§ **Given instruction**
Restate all of the data exactly.
::: Source data :::
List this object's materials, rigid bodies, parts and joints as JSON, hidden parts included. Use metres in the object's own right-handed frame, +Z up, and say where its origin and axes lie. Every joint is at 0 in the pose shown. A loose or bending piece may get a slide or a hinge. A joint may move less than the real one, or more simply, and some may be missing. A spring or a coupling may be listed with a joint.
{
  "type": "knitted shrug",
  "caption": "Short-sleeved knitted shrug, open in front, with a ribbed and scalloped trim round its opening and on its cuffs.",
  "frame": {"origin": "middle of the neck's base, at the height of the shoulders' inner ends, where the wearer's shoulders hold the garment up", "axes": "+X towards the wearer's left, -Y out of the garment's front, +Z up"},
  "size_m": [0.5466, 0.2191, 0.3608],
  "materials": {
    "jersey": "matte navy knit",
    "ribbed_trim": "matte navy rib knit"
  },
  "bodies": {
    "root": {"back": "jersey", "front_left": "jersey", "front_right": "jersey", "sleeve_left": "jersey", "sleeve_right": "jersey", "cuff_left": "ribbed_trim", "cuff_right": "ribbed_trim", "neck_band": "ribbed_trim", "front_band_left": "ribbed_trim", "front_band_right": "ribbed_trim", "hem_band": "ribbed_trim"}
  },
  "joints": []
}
:::
§ **Task answer**
List this object's materials, rigid bodies, parts and joints as JSON, hidden parts included. Use metres in the object's own right-handed frame, +Z up, and say where its origin and axes lie. Every joint is at 0 in the pose shown. A loose or bending piece may get a slide or a hinge. A joint may move less than the real one, or more simply, and some may be missing. A spring or a coupling may be listed with a joint.
{
  "type": "knitted shrug",
  "caption": "Short-sleeved knitted shrug, open in front, with a ribbed and scalloped trim round its opening and on its cuffs.",
  "frame": {"origin": "middle of the neck's base, at the height of the shoulders' inner ends, where the wearer's shoulders hold the garment up", "axes": "+X towards the wearer's left, -Y out of the garment's front, +Z up"},
  "size_m": [0.5466, 0.2191, 0.3608],
  "materials": {
    "jersey": "matte navy knit",
    "ribbed_trim": "matte navy rib knit"
  },
  "bodies": {
    "root": {"back": "jersey", "front_left": "jersey", "front_right": "jersey", "sleeve_left": "jersey", "sleeve_right": "jersey", "cuff_left": "ribbed_trim", "cuff_right": "ribbed_trim", "neck_band": "ribbed_trim", "front_band_left": "ribbed_trim", "front_band_right": "ribbed_trim", "hem_band": "ribbed_trim"}
  },
  "joints": []
}